The joy that the group evidently takes in reclaiming and subverting classic rock n roll tropes was worn quite literally on their sleeves on Thursday night.  An audience member unfamiliar with The Who’s onstage apparel (and more accustomed to Ramones-style group identity) would be forgiven for thinking that Quasi had simply decided to dress ‘weird’ for the occasion.  Accenting a stark white suit with glittery New Year’s accessories – flashy specs and 2010-antennae – Weiss took Keith Moon’s image to an appropriately astral place.  In her skeleton suit, Bolmes managed to look even more like a fourth grader dressed up for Halloween than Entwistle did in his.  The funniest and strangest get-up was the orange prison jumpsuit worn by Coomes, presumably as a nod to the white one-piece sported by Townshend during The Who’s appearance at the Isle of Wight, an apogee of early stadium-rock, yet with additional associations tempering the glamour of that era.
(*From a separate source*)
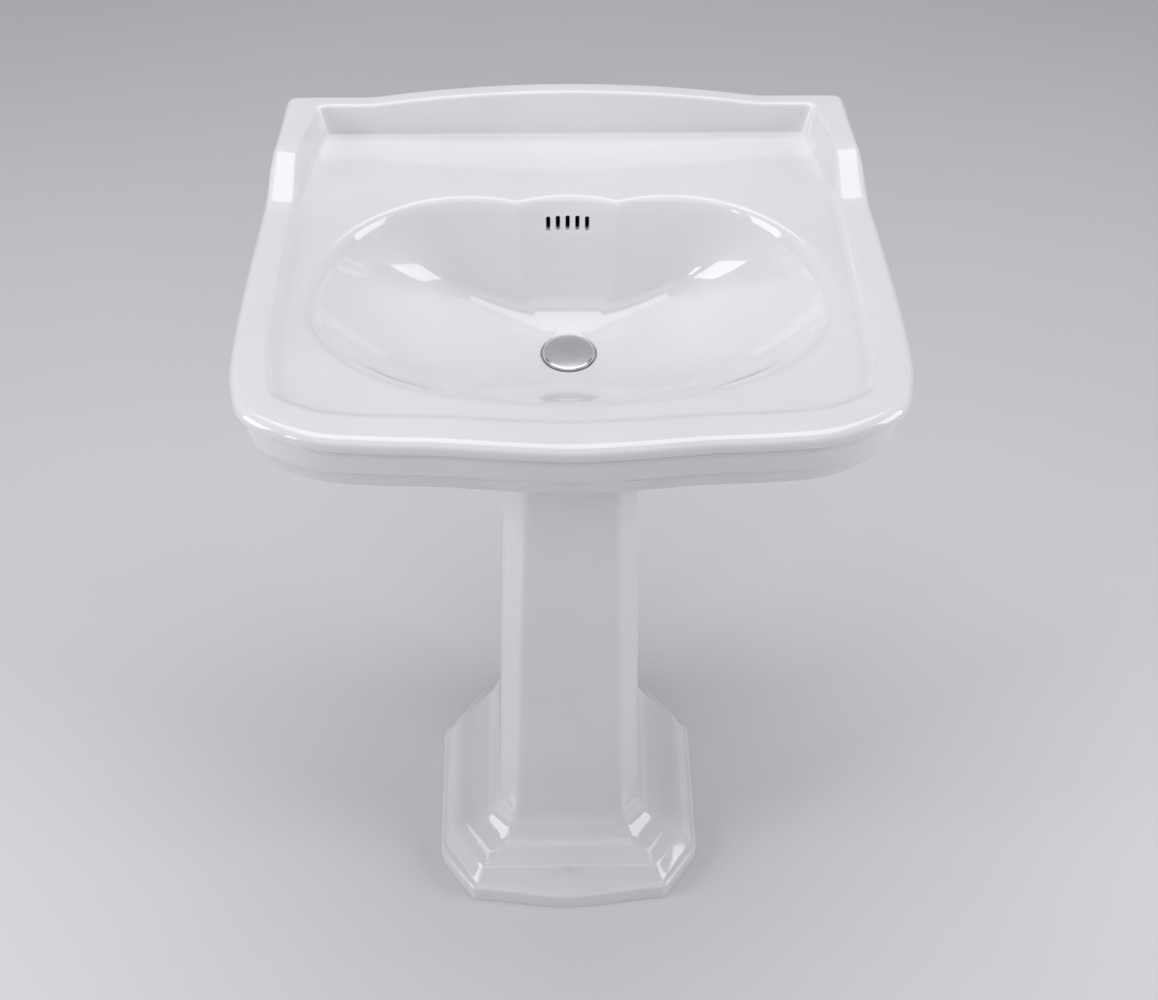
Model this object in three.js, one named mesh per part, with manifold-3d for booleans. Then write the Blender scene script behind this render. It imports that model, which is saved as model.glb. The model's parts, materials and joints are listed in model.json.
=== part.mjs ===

The provocative garment was a perfect choice for the evening, as the glamorous New Year’s crowd managed to spill enough beer and dance intrusively enough that the normally cozy Doug Fir was turned into something somewhat danker and nastier throughout the evening, perfect for an evening of stadium-rock subversion.  The curtain of detachment was lifted several times throughout the set, generally during non-Townshend material such as the band’s performance of “Young Man Blues” (with a guest vocal by the group’s temporary Daltry, Corin Tucker of Sleater-Kinney) and on two songs that sounded as though they could have been written by Coomes, “Armenia City in the Sky” and Entwistle’s “Heaven and Hell”.  While the former was played reverentially and tentatively, on “Heaven and Hell”, Quasi may have out-Who-ed The Who.  That this thunderous performance came at the end of a set that included the drum workout “I Can See For Miles” in its first third says more about the band that has been working strong and steady for nearly two decades than any breathless write-up of American Gong.